Elly Schlein ha un problema: cosa fare del partito che ha conquistato. La neo-segretaria non ha confidenza con questo strumento. Ha fatto politica aderendo a una piccola quanto dinamica componente, quella animata da Pippo Civati, che però si è malauguratamente sciolta nei primi tempi del renzismo.

Poi, dopo l’esperienza al parlamento europeo, nel 2020 si è candidata per le regionali in Emilia-Romagna a sostegno di Stefano Bonaccini con una sua formazione, Coraggiosa, ottenendo tra l’altro un grande successo personale in termini di preferenze. Negli ultimi anni si è collocata a fianco del Pd, non dentro. Anche per questo, forse, è stata premiata alle primarie. Ora è alla testa del partito, e lo deve guidare. Ha di fronte a sé due rischi. 

Il primo. Non entrare dentro, fino in fondo, al partito, e non acquisirne le logiche interne, ivi compresi i problemi derivanti dalle incrostazioni di sospetti e rancori e dalla resistenza delle filiere interne, di cui le correnti sono un epifenomeno. Con la conseguenza di non incidere sulla struttura lasciandola navigare senza una rotta e una guida decise, come in questi anni.  

Il secondo. Fidarsi del miraggio movimentista e continuare a far politica con un piede dentro e uno fuori dal partito. Ovviamente, non si tratta di rinchiudersi in un fortino e sollevare i ponti levatoi. Tutt’altro. Un partito è vivo e vitale quando è in connessione con la società, con ciò che si muove, anche sottotraccia. Tale compito, però, spetta proprio alla struttura partitica, e in primis agli iscritti, ai quali vanno forniti incentivi per mobilitarsi, così come ai simpatizzanti per iscriversi.

Gli iscritti sono «gli ambasciatori della società» seconda la fortunata formula di uno studioso britannico. Il loro numero è sempre considerato un indicatore dello stato di salute di una formazione politica, della sua presa nella società. Quindi, bene ha fatto Schlein a sollecitare subito l’afflusso di nuovi membri. Ma va dato loro uno scopo, un ruolo ben più incisivo rispetto a quello che hanno avuto in passato. Soprattutto vanno coinvolti nelle scelte politiche, non con referendum via web, bensì riattivando gli incontri dove si discute in persona, faccia a faccia, e le cui discussioni trovano una eco nelle strutture centrali, non rimangono senza riscontri.

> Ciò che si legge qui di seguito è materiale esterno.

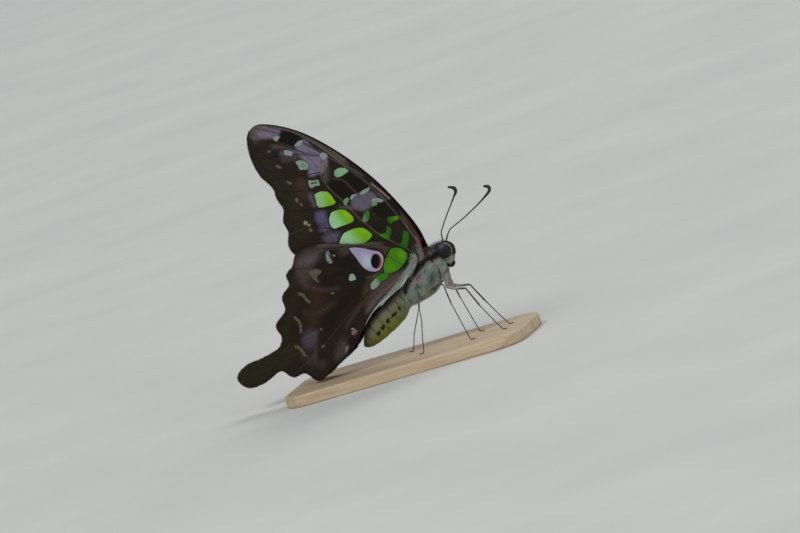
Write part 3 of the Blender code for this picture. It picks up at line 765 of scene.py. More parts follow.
# Soft washes over the ground: colour, shape, softness of its edge, strength
FOREWING_WASHES = [
    (OLIVE, stroke([(-17.5, 51.0), (-15.8, 45.0), (-14.5, 40.0), (-14.5, 34.0)], 3.6), 1.6, 0.7),
    (BROWN, oval((-11.4, 43.2), (1.4, 2.4)), 0.9, 0.45),
    (COSTA_BROWN, stroke([(-17.0, 58.8), (-13.6, 58.1), (-9.0, 55.9), (-6.0, 53.2), (-3.2, 49.8),
        (-1.2, 46.8)], 1.9), 0.5, 0.9),
    (COSTA_GREY, stroke([(-12.0, 56.7), (-8.6, 54.4), (-6.0, 51.8), (-3.5, 48.7), (-1.4, 45.6),
        (-0.5, 44.3)], 0.18), 0.18, 0.5),
    (COSTA_GREY, stroke([(-6.0, 53.0), (-3.4, 49.9), (-1.6, 47.3), (-0.3, 45.3)], 0.15), 0.15,
        0.6),
    (COSTA_PINK, stroke([(3.2, 39.9), (4.6, 37.9), (5.9, 35.8)], 0.18), 0.22, 0.75),
    (COSTA_GREY, stroke([(3.9, 37.6), (5.2, 35.5), (6.3, 33.4)], 0.14), 0.18, 0.5),
    (GREY_BROWN, stroke([(6.9, 32.6), (7.5, 30.4), (7.9, 28.5), (8.5, 26.4)], 0.3), 0.2, 0.8),
    (BROWN, stroke([(7.3, 32.4), (8.0, 30.4), (8.5, 28.7), (9.1, 26.8), (9.4, 25.2)], 0.3), 0.2,
        0.95),
    (ROSE, stroke([(8.8, 26.2), (9.1, 24.6), (9.1, 23.0)], 0.35), 0.35, 0.5),
    (TEAL, stroke([(8.4, 24.8), (8.2, 23.4), (7.5, 22.0)], 0.3), 0.35, 0.45),
    (MAUVE, stroke([(-17.0, 57.9), (-15.5, 57.8), (-13.7, 57.3)], 0.5), 0.35, 0.7),
    (MAUVE, blotch([(-18.9, 56.6), (-18.2, 58.4), (-15.3, 58.9), (-13.4, 58.2), (-12.4, 56.8),
        (-13.5, 55.8), (-16.0, 55.6), (-18.4, 55.2)]), 0.7, 0.85),
    (LILAC, blotch([(-17.6, 57.1), (-16.6, 57.7), (-14.2, 57.4), (-12.1, 56.6), (-12.3, 55.4),
        (-14.2, 55.1), (-15.6, 55.4), (-16.8, 56.0)]), 0.5, 0.85),
    (OLIVE, stroke([(-19.6, 56.0), (-18.6, 54.9), (-15.6, 54.2)], 1.0), 0.9, 0.6),
    (DARK_SEAM, stroke([(-18.6, 56.9), (-16.8, 57.1), (-14.2, 57.3), (-12.6, 56.9)], 0.12), 0.12,
        0.7),
    (LILAC, blotch([(-9.6, 52.9), (-7.7, 52.9), (-6.4, 50.4), (-4.7, 49.0), (-4.2, 47.1),
        (-5.9, 45.1), (-8.4, 44.9), (-9.4, 45.2), (-8.8, 46.9), (-8.5, 47.8), (-9.7, 49.3),
        (-10.2, 51.4)]), 0.45, 0.92),
    (MAUVE, stroke([(-14.6, 53.3), (-12.4, 52.7), (-10.0, 51.0)], 0.9), 0.7, 0.5),
    (LILAC, stroke([(-13.4, 51.2), (-11.4, 50.9), (-8.8, 50.2)], 0.9), 0.8, 0.6),
    (MAUVE, stroke([(-13.6, 49.9), (-11.6, 49.7), (-9.4, 49.5)], 0.6), 0.6, 0.45),
    (DARK_SEAM, stroke([(-14.6, 54.4), (-12.0, 52.6), (-8.4, 50.2), (-5.8, 49.3)], 0.12), 0.14,
        0.7),
    (BLACK, blotch([(-6.2, 41.1), (-5.7, 42.4), (-4.0, 42.9), (-2.2, 43.4), (-0.7, 43.8),
        (0.3, 42.4), (2.4, 40.5), (2.7, 39.5), (0.4, 38.8), (-1.7, 38.9), (-2.8, 38.3),
        (-4.0, 37.5), (-4.8, 38.5), (-5.4, 40.3)]), 0.3, 0.85),
    (BROWN, stroke([(-4.2, 43.2), (-2.2, 42.0), (-1.3, 40.4), (-0.5, 38.9)], 0.3), 0.2, 0.7),
    (LILAC, blotch([(-0.6, 38.6), (1.1, 38.6), (2.6, 38.4), (3.6, 37.0), (2.0, 35.5), (1.0, 34.9),
        (-0.3, 34.7), (-2.2, 36.0), (-2.4, 37.4)]), 0.5, 0.6),
    (BROWN, stroke([(-0.3, 38.6), (0.8, 36.9), (2.1, 35.4)], 0.12), 0.15, 0.5),
    (BLACK, stroke([(-1.6, 36.6), (-0.3, 37.4)], 0.1), 0.2, 0.4),
    (BLACK, blotch([(2.3, 35.2), (4.1, 35.4), (5.7, 35.7), (7.0, 33.9), (7.4, 32.7), (7.5, 31.3),
        (4.4, 32.0), (3.5, 31.8), (2.0, 33.2), (1.4, 34.3)]), 0.3, 0.85),
    (BLACK, blotch([(0.4, 32.4), (3.6, 31.6), (3.2, 29.6), (1.0, 29.2), (0.2, 30.8)]), 0.4, 0.5),
    (LILAC, stroke([(-10.2, 41.0), (-10.0, 39.0)], 1.0), 0.7, 0.4),
    (VIOLET, blotch([(-8.3, 37.3), (-8.4, 35.0), (-8.3, 34.6), (-10.4, 34.6), (-10.9, 36.0),
        (-10.4, 37.4)]), 0.65, 0.95),
    (VIOLET, blotch([(-8.2, 34.3), (-8.3, 33.2), (-9.6, 32.8), (-10.8, 33.4), (-10.4, 34.4)]),
        0.55, 0.85),
    (LILAC, blotch([(-6.6, 31.9), (-7.4, 30.4), (-7.9, 29.9), (-10.2, 30.2), (-10.6, 32.0),
        (-8.8, 32.4)]), 0.8, 0.42),
    (MAUVE, stroke([(-4.8, 37.0), (-3.0, 36.4), (-1.0, 35.6)], 0.8), 0.5, 0.6),
    (GREY_BROWN, stroke([(-5.4, 47.3), (-5.2, 45.6), (-6.0, 43.6)], 1.2), 0.6, 0.6),
    (COSTA_GREY, stroke([(-4.8, 47.3), (-5.3, 45.6), (-6.2, 43.9)], 0.16), 0.14, 0.6),
    (COSTA_GREY, stroke([(-5.6, 47.1), (-6.0, 45.6), (-6.8, 44.4)], 0.12), 0.12, 0.5),
    (COSTA_GREY, stroke([(-4.6, 46.2), (-6.6, 45.2)], 0.12), 0.12, 0.4),
    (BLACK, stroke([(-6.3, 46.6), (-7.6, 46.2), (-7.8, 45.2), (-6.6, 44.6)], 0.1), 0.1, 0.5),
    (BROWN, stroke([(-12.6, 35.0), (-17.4, 34.5)], 0.14), 0.14, 0.8),
    (BROWN, stroke([(-11.0, 39.0), (-16.6, 39.5)], 0.1), 0.12, 0.4),
    (BROWN, stroke([(-9.6, 31.6), (-13.6, 30.8)], 0.1), 0.12, 0.5)]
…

La rivitalizzazione dello strumento partito serve anche a contrastare il sentimento antipolitico che oggi scorre così impetuosamente: dimostra che ci sono luoghi (magari ideali) in cui fare politica ha senso. È per questo che sono importanti e da valorizzare quelle figure che hanno avuto lunga esperienza nella vita di partito, senza aver brigato per posizioni di potere, piccolo e grande che fosse. Rinnovamento non fa rima con rottamazione.